Although the peculiar thing is that Walmart supporters quite illogically claim exactly the opposite that they provide quality employment than shop owners because the latter are underemployed whereas walmart employees are fully employed! And our govt. with no thinking of its own, eagerly buys such arguments. (Read Economic Times, Mumbai, 22nd April 2005)

Madhab Sen said...

Further to earlier comment, the govt. is so confused that at one point the Commerce Minister said that "the employment potential, especially for low-end skilled workers, would be substantial once retail chains with big volumes step into the market."

So there you are! Govt. is just out to get them in by any means.

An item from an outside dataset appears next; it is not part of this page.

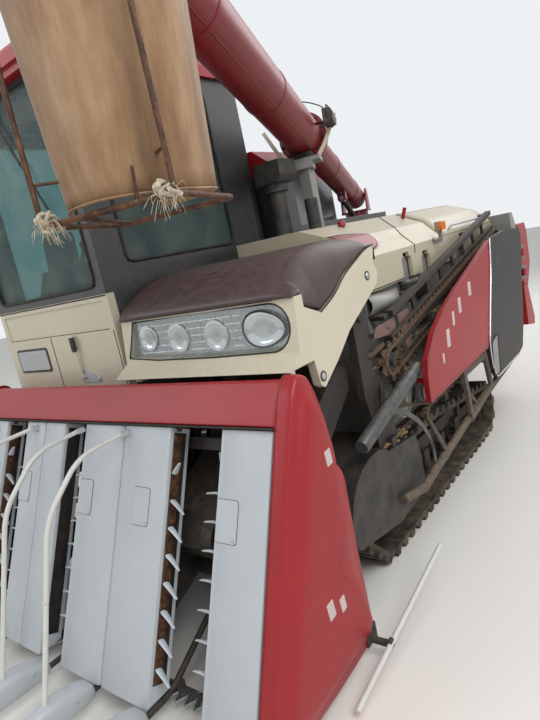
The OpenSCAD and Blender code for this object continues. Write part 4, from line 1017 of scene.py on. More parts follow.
@dataclass
class Chute:
    """Curled sheet that hangs under the auger's mouth, with its rods, its ring and their cord ties."""

    mouth: Point = (0.948, -1.762, 0.0)
    # Radius at the sheet's lower and upper edge
    radii: tuple[float, float] = (0.212, 0.260)
    low: float = 1.850
    high: float = 2.549
    edges_deg: tuple[float, float] = (-151.0, 102.0)
    sheet: float = 0.004
    rod: float = 0.0085
    ring_half: float = 0.198
    strands: int = 70

    def frame(self) -> Matrix:
        """Gives the chute's own frame, whose -Y is the tube's direction."""
        return Matrix.Translation(self.mouth) @ Matrix.Rotation(BOOM_TURN, 4, "Z")

    def radius_at(self, height: float) -> float:
        """Gives the sheet's mean radius at a height."""
        drop = (self.high - height) / (self.high - self.low)
        return self.radii[0] * drop + self.radii[1] * (1 - drop)

    def curl(self, share: float, height: float) -> Point:
        """Finds a point of the sheet.

        Args:
            share: Place across the sheet, from 0 to 1.
            height: Height of the point.

        Returns:
            The point in the chute's frame.
        """
        a = radians(self.edges_deg[0] + (self.edges_deg[1] - self.edges_deg[0]) * share)
        drop = (self.high - height) / (self.high - self.low)
        dent = 0.003 * sin(7 * a + 3 * height) * drop + 0.004 * cos(2.2 * a) * drop
        # The free edges were rolled tighter than the middle
        tight = 0.012 * max(0.0, abs(share - 0.5) - 0.40) / 0.10
        r = self.radius_at(height) - 0.006 + dent - tight
        return (r * cos(a), r * sin(a), height)

    def build_sheet(self) -> None:
        """Rolls the sheet, with a folded hem at its lower edge."""
        blank = Blank(self.frame())
        heights = [self.low + (self.high - self.low) * k / 16 for k in range(17)]
        across = [k / 48 for k in range(49)]
        blank.skin([[self.curl(s, h + 0.006 * sin(9 * s) * (h < self.low + 0.02)) for s in across] for h in heights])
        blank.piece("chute_sheet", "boom", Finish.TAN_SHEET, thick=self.sheet, stands_for=["auger_spout"])
        hem = Blank(self.frame())
        edge = [self.curl(s, self.low + 0.004 + 0.006 * sin(9 * s)) for s in across]
        hem.sweep(edge, ring_section(0.0034, 6))
        hem.piece("chute_hem", "boom", Finish.TAN_SHEET)

    def build_hood(self) -> None:
        """Folds the hood that joins the sheet to the tube's mouth."""
        blank = Blank(BOOM)
        start, reach, half, wall = 3.891, 0.237, 0.148, 0.012
        for y in (-half, half - wall):
            blank.plate([
                (start, -half), (start + reach - 0.03, -half), (start + reach, -half + 0.03),
                (start + reach, half - 0.06), (start + reach - 0.07, half), (start, half),
            ], y, y + wall, "y")
        top = [
            (start, half), (start + reach - 0.07, half), (start + reach - 0.006, half - 0.055),
            (start + reach - 0.006, -half + 0.02),
        ]
        blank.skin([[(x, y, z - 0.006) for x, z in top] for y in (-half, half)])
        blank.piece("chute_hood", "boom", Finish.BLACK_PLASTIC, bevel=0.003)
        rim = Blank(BOOM)
        near, far, out = start + 0.03, start + reach - 0.03, half + 0.002
        corners = [(near, -out, -half), (far, -out, -half), (far, out, -half), (near, out, -half)]
        rim.sweep(corners, ring_section(0.006, 8), loop=True)
        for side in (-1, 1):
            rim.bolts([(start + 0.04 + 0.05 * k, side * (half + 0.001), -0.10) for k in range(4)], (0, side, 0))
        rim.piece("chute_hood_rim", "boom", Finish.STEEL)

    def ring_corners(self) -> list[Point]:
        """Gives the ring's four corners in the chute's frame."""
        h, z = self.ring_half, self.low - 0.018
        return [(-h, -h, z), (h, -h, z), (h, h, z), (-h, h, z)]

    def build_rods(self) -> None:
        """Bends the ring and hangs it on its two rods."""
        blank = Blank(self.frame())
        a, b, c, d = (Vector(p) for p in self.ring_corners())
        start = (a + b) / 2
        blank.sweep(rounded([start, b, c, d, a, start], 0.045, 7), ring_section(self.rod, 12))
        for corner in (a, b):
            neck = Vector((corner.x, corner.y, self.high + 0.045))
            head = Vector((corner.x * 0.74, corner.y * 0.64, self.high + 0.100))
            foot = corner + Vector((0, 0, 0.004))
            blank.sweep(rounded([foot, neck, head], 0.03), ring_section(self.rod * 0.94, 12))
            for z in (self.low + 0.09, self.high - 0.09):
                out = Vector((corner.x, corner.y, 0)).normalized() * (self.radius_at(z) - 0.008)
                blank.rod([(corner.x, corner.y, z), (out.x, out.y, z)], 0.0045)
        # A brace across the ring's rear, a stub that stands on its front, and the corner gusset
        blank.rod([d + Vector((0.03, 0, 0)), a + Vector((0.10, 0.012, 0.004))], self.rod * 0.8)
        stub = a.lerp(b, 0.74)
        blank.rod([stub, stub + Vector((0.006, 0.0, 0.085))], 0.0045)
        for side in (-0.012, 0.012):
            blank.rod([stub + Vector((side, 0, 0.004)), stub + Vector((0.002, 0, 0.026))], 0.0032)
        blank.plate(
            [(a.x - 0.004, a.y), (a.x + 0.075, a.y), (a.x - 0.004, a.y + 0.075)], a.z - 0.006, a.z - 0.003, "z"
        )
        blank.rod([a + Vector((0, 0, -0.002)), a + Vector((0.0, 0.004, 0.055))], 0.004)
        blank.piece("chute_ring", "boom", Finish.DARK_RUST)

    def build_ties(self) -> None:
        """Winds the cord that ties each rod to the ring, and frays its ends."""
        rng = random.Random(7)
        knot_r, cord_r = 0.0155, 0.0042
        for number, corner in enumerate(self.ring_corners()[:2]):
            blank = Blank(self.frame())
            middle = Vector(corner) + Vector((0.02 if corner[0] < 0 else -0.018, 0.0, 0.006))
            for _ in range(9):
                centre = middle + drawn(rng, (-0.026, 0.026), (-0.004, 0.004), (-0.006, 0.016))
                lean, turn = rng.uniform(-0.9, 0.9), rng.uniform(-0.7, 0.7)
                tilt = Matrix.Rotation(lean, 4, "Y") @ Matrix.Rotation(turn, 4, "Z")
                loop = []
                for a in angles(14):
                    wobble = rng.uniform(-0.0015, 0.0015)
                    loop.append(centre + tilt @ Vector((wobble, knot_r * cos(a), knot_r * sin(a))))
                blank.sweep(loop, ring_section(cord_r, 7), loop=True)
            blank.piece(f"chute_tie_{number + 1}", "boom", Finish.CORD)
            fray = Blank(self.frame())
            for _ in range(self.strands):
                start = middle + drawn(rng, (-0.03, 0.03), (-0.008, 0.008), (-0.01, 0.014))
                out = drawn(rng, (-1, 1), (-1, 0.6), (-1.3, 0.7)).normalized()
                size = rng.uniform(0.02, 0.055)
                bend = start + out * size * 0.55
                droop = Vector((rng.uniform(-0.4, 0.4), rng.uniform(-0.3, 0.3), -0.75))
                tip = bend + (out * 0.35 + droop) * size * 0.7
                fray.sweep(rounded([start, bend, tip], 0.02, 3), ring_section(0.0007, 3))
            fray.piece(f"chute_fray_{number + 1}", "boom", Finish.CORD)

    def build(self) -> None:
        """Builds the whole chute."""
        self.build_sheet()
        self.build_hood()
        self.build_rods()
        self.build_ties()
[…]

In any case, the fact remains that employment will be generated when consumption grows which would lead to growth of retail stores. FDI has nothing to do with it. Even when small shops grow or domestic large retailers set up shop, employment will increase. There is no reason why employment can increase only if foreign owned shops are there. On the contrary, foreign retailers as a rule will always employ less number of people than a domestic retailer because in India, employers are used to have more numbers of employees.

diabolic preacher said...

thanks for the link

Anand said...

FDI in retail is not just for the Walmarts and TESCOs..Our own retailers need it..
For instance, any idea on how the back-end operations in retail work?? it depends a lot on IT..we need a lot of investment into technology building...US retailers have all their warehouse handling's all manual labor in India..we need to improve..

And how is the money for so much of investment going to come...FDI for sure...

nidhi kamath said...

just read this article thanks to a link on twitter.

its an excellent summary which proves we dont need fdi in this area.

as for the previous coment, the reader seems to think india is still in the dark ages and cant do anything without foreign help!

does he know our management capabilities and financial power? ppl and businesses also have money flowing out from their ears and dont need walmart or tesco money.